Cérébral et sensoriel (à l'instar de l'usage d'A Whiter shade of pale de Procol Harum), il échappe à la tentation doloriste (qui se complaît dans la douleur) par son approche ascétique et la grâce de son duo principal. Ces deux individualités, détruites ou en destruction, sont incarnées par une Jessica Chastain qui n'a pas été aussi bien depuis très longtemps, et un Peter Sarsgaard évitant admirablement tous les pièges qui guettent sa composition.
Familles, je vous hais
Face à ces individus tentant de se reconstruire, se tiennent des entourages familiaux faussement protecteurs qui volontairement ou involontairement ne font que les tirer vers le bas.
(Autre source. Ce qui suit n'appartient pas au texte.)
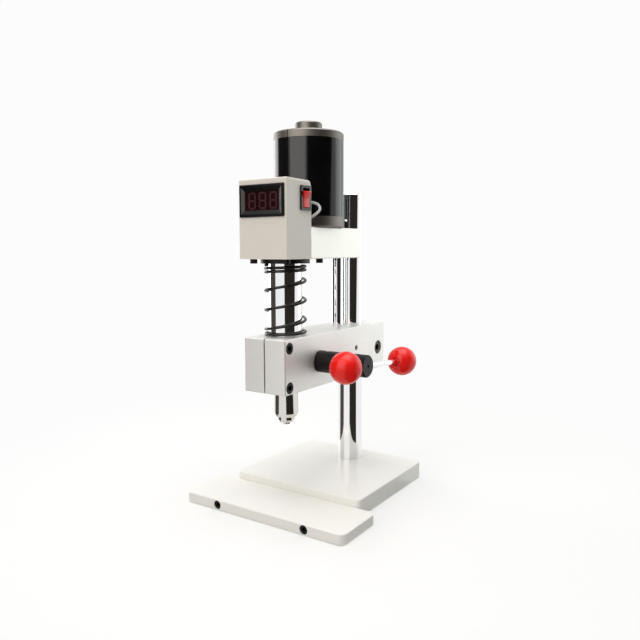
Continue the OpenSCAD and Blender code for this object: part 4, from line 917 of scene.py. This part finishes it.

Entre la mère manipulatrice et possessive des Filles d'avril et la nécessité pour le héros de Sundown de s'éloigner durablement des siens, la famille n'a jamais eu les faveurs de Michel Franco. Il enfonce encore le clou ici.
Complice du pire, égoïste ou lâche, chacune de ses composantes incarne à sa manière la déliquescence morale de sociétés individualistes camouflées derrière ce totem d'immunité que le cinéaste n'hésite pas à remettre en cause. Le bonheur et la survie passent par un indispensable affranchissement du modèle traditionnel.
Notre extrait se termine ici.